Rosanno toasting his 50th!

We were by far the oldest people at this party.  Rosanno was turning 50, but the average age of the other party guests was about 30.  Some of them we knew, some were familiar faces and some we’d never seen before.  Our old Italian teacher, Antonio, was there.  There was a big group at another table also celebrating a birthday and we competed with them on who could sing various Italian versions of Happy Birthday, For He’s a Jolly Good Fellow and other party songs the loudest.

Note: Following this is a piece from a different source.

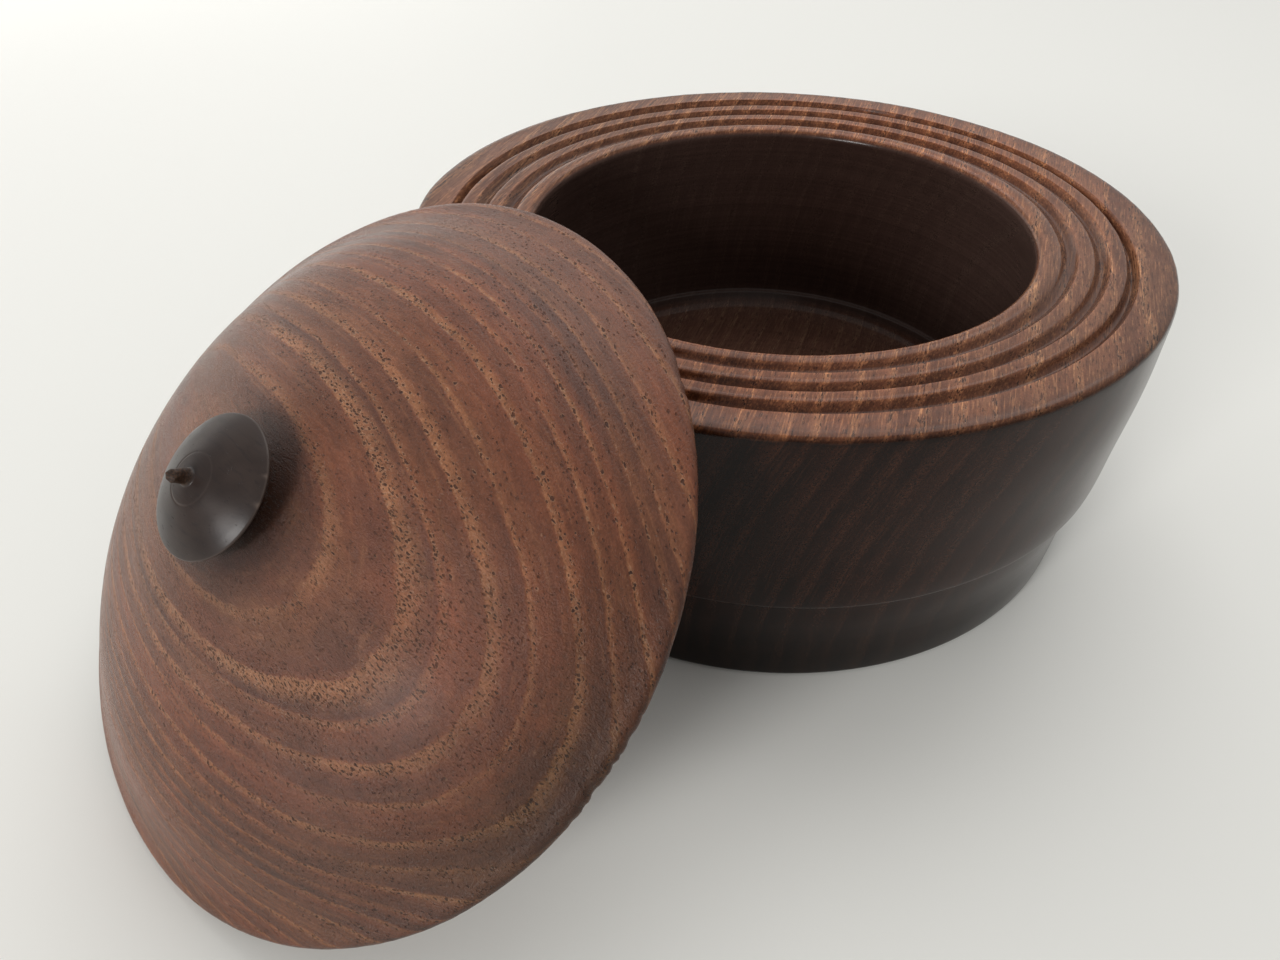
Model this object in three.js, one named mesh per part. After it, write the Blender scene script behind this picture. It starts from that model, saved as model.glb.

We had trays of appetizers – prosciutto, salami, three different kinds of bruschetta,  and some kind of veggie sformata (kind of a baked quiche-like thing).  Then the meat – trays of any kind of meat you could imagine.  Rabbit, lamb, beef, pork, chicken – all roasted over this huge open fire.  As we were gnawing on bones with hands to mouth, the young woman sitting across from us said that we owe it to the animal to eat everything we can.  We should pick the bones clean because the animal gave its life for us.  What a beautiful way to give us permission to eat with our hands and not try and be polite with our knife and fork.  It was our duty.

After dinner and cake, we had some kind of amaro.  There are probably hundreds, if not thousands, of amaro in Italy.  Amaro means bitter and is a digestivo – meant to be drunk at the end of a meal to aid in digestion.  This one was a secret recipe that was made at this restaurant and no one knew exactly what was in it.  They wouldn’t even let you buy it to take home.  It was served from big, beautiful ceramic pitchers and was semi-frozen, kind of slushy.  It was quite good and I felt it aiding my digestion with each sip.

What a way to end our first day in Italy. A big Italian birthday celebration with some old friends and some new friends.  We must be the luckiest people in the world.